Windmill in Nes, Netherlands

De Phenix (The Phoenix) is a smock mill in Nes, Ameland, Friesland, Netherlands which was built in 1880 and is in working order. The mill is listed as a Rijksmonument.

==History==
The first mill on the site was a post mill that was wrecked by a storm on 31 December 1833. It was replaced by a smock mill, De Hoop (The Hope) in 1834. On 20 June 1880, De Hoop was struck by lightning and destroyed by fire. De Phenix was built to replace it . It was erected in 1880 by the millwright Van der Meer of Harlingen. The mill was restored in 1952 and again in 1982 by millwright Westra of Franeker.
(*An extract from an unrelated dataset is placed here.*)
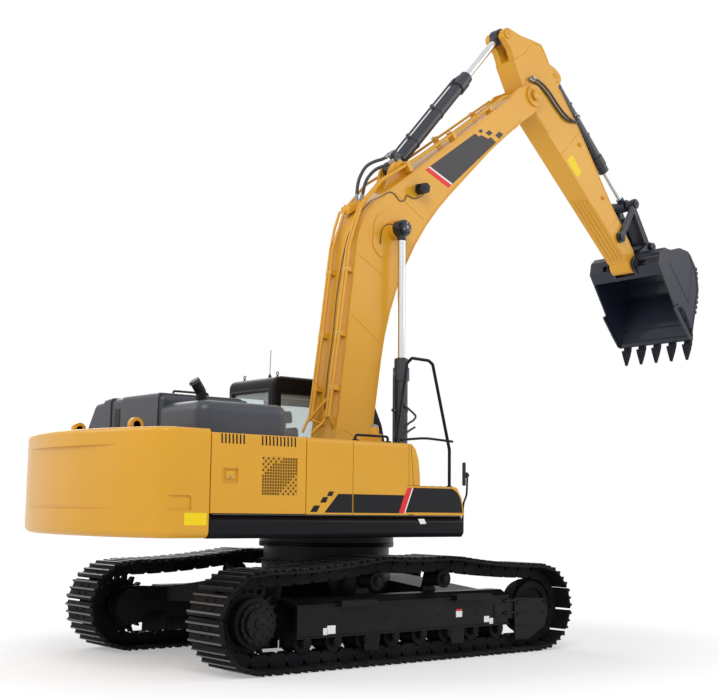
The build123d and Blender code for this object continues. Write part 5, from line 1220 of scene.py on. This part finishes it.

It is the only Grondzeiler surviving in Friesland that is a corn mill. De Phenix is listed as a Rijksmonument, number 7611.

==Description==

De Phenix is what the Dutch describe as a "Grondzeiler". There is no stage, the sails reaching almost to ground level. It is a smock mill on a low brick base. The smock and cap are thatched. The mill is winded by tailpole and winch. The sails are Common sails. They have a span of 17.90 m. The sails are carried on a cast-iron windshaft which was made by Penn & Bauduin in 1900. The windshaft also carries the brake wheel, which has 56 cogs. This drives the wallower (33 cogs) at the top of the upright shaft. At the bottom of the upright shaft, the great spur wheel, which has 63 cogs. The great spur wheel drives one pair of millstones via a lantern pinion stone nut which has 19 staves. The millstones are 1.40 m diameter.